Espionage was mostly sweaty work. In the field, which could be anywhere from the equator to the poles, geographically, Bond had the operating theory that the more sweat you produced, the greater your chances were of hitting a break-through with an agent, or the closer you were to hearing the right words come through the wire tap’s static. Your body knew it before you ever could. So the wide tapestry of frankly disgusting rags he has produced over the years could be seen as the one thing keeping his God and Country relevant on the twenty-first century’s global stage. The English impress less and less each year, he’d catch himself thinking.
Of course sweat was not the only thing that ruined his shirts. There were other bodily fluids as well. He once spent a plane ride valuing each of these in turn for it’s contribution to the nation’s well-being. Sweat was king, of course. Then at close second was snot. If there was a rhinovirus Bond hasn’t had yet, it hasn’t existed for long. There would be times he had to appear suave and charismatic and all he could do was hawk mucous into formerly pristine shirts – no kleenex, it would rub his nose raw, and really how weird does a bundle of napkins look in pants? The shirt was soft, always on him, and was always concealed under whatever tuxedo or costume he was told to don.

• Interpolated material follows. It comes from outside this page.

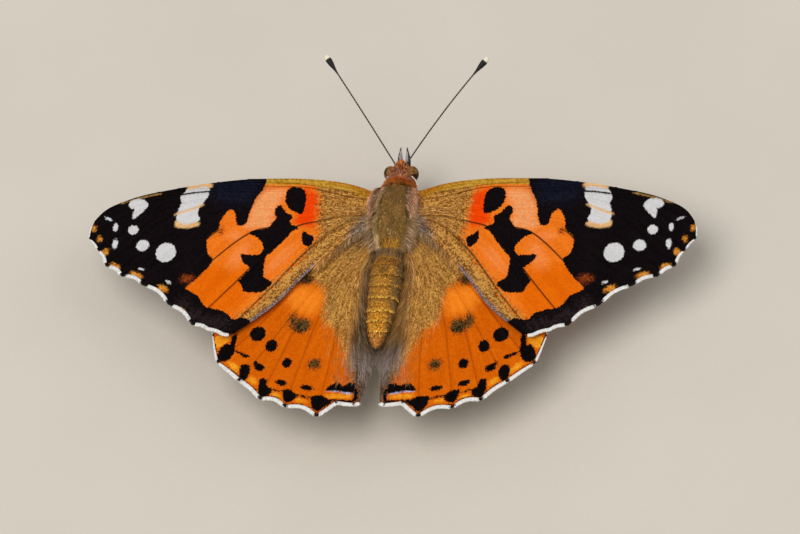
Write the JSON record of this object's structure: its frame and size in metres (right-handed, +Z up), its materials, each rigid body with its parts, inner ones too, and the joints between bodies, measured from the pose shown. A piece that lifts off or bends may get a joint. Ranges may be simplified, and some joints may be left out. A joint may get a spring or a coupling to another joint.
{
  "type": "painted lady butterfly",
  "caption": "Life-size butterfly basking on the ground with orange, black and white wings spread flat, feelers forward and standing on its walking legs.",
  "frame": {"origin": "on the ground, under the middle of the box round the spread wings and body", "axes": "+X towards the butterfly's right wing tip, +Y towards its head, +Z up"},
  "size_m": [0.0624, 0.0386, 0.0109],
  "materials": {
    "body_fur": "short soft olive-brown and tawny hair",
    "abdomen_scales": "flat-lying golden-brown scales with thin yellow rings",
    "forewing_scales": "matt powdery scales: orange, black and white, brown at the root",
    "hindwing_scales": "matt powdery scales: orange with black spots, hairy and brown along the body",
    "eye": "smooth faceted cornea, dull olive with a pale rim",
    "feeler": "dark brown scales with fine pale rings, pale at the club's tip",
    "mouthpart": "brown horny skin, hairy on the palps",
    "leg": "pale buff scales with darker joints and claws"
  },
  "bodies": {
    "root": {"head": "body_fur", "prothorax": "body_fur", "thorax": "body_fur", "abdomen": "abdomen_scales", "eye_left": "eye", "eye_right": "eye", "antenna_left": "feeler", "antenna_right": "feeler", "palp_left": "mouthpart", "palp_right": "mouthpart", "proboscis": "mouthpart", "tegula_left": "body_fur", "tegula_right": "body_fur", "forewing_left": "forewing_scales", "forewing_right": "forewing_scales", "hindwing_left": "hindwing_scales", "hindwing_right": "hindwing_scales", "foreleg_left": "leg", "foreleg_right": "leg", "midleg_left": "leg", "midleg_right": "leg", "hindleg_left": "leg", "hindleg_right": "leg"}
  },
  "joints": []
}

Bond has only been shot once, in the leg. It was an accident. He was tasked with arming young militants in Bolivia, and one of the kids couldn’t stop fingering the safety. He almost used a shirt as a tourniquet but thought twice when he remembered the dangers of infection, and had the kid run to the pharmacy while he applied pressure with his palm and hoped it wasn’t his femoral artery bleeding out. It wasn’t.
So third on the most important bodily fluids saving the Queen for God was saliva, as he had the unfortunate condition of a nervous dry-mouth. Before a critical rendezvous or assassination, for instance, he always drank a little Gatorade, the blue flavor, to prevent this. As his confidence grew on a mission, he would begin to salivate like a dog until he was practically foaming with rabies.
Tears and semen both ranked well below sweat, mucus, and saliva, but they were present all the same. He would masturbate after anything deemed morbidly traumatic, on orders from Q branch. There was a science to it, apparently. After you are confronted with trauma, the manual stimulation forces your brain to deploy dopamine, the chemical of anticipation, and the continued stimulation in the name of mental health eventually gives way to orgasm, which satisfies this anticipation and prevents the brain from completely blocking out the idea that you can afford to have any hope ever again. Of course, after all this, you cry, and Bond deemed this the least valuable of his bodily fluids he expensed to the crown.
Bond got dressed. Checkout was in ten minutes. He left a stained shirt for the help to toss out, with a ten pound note.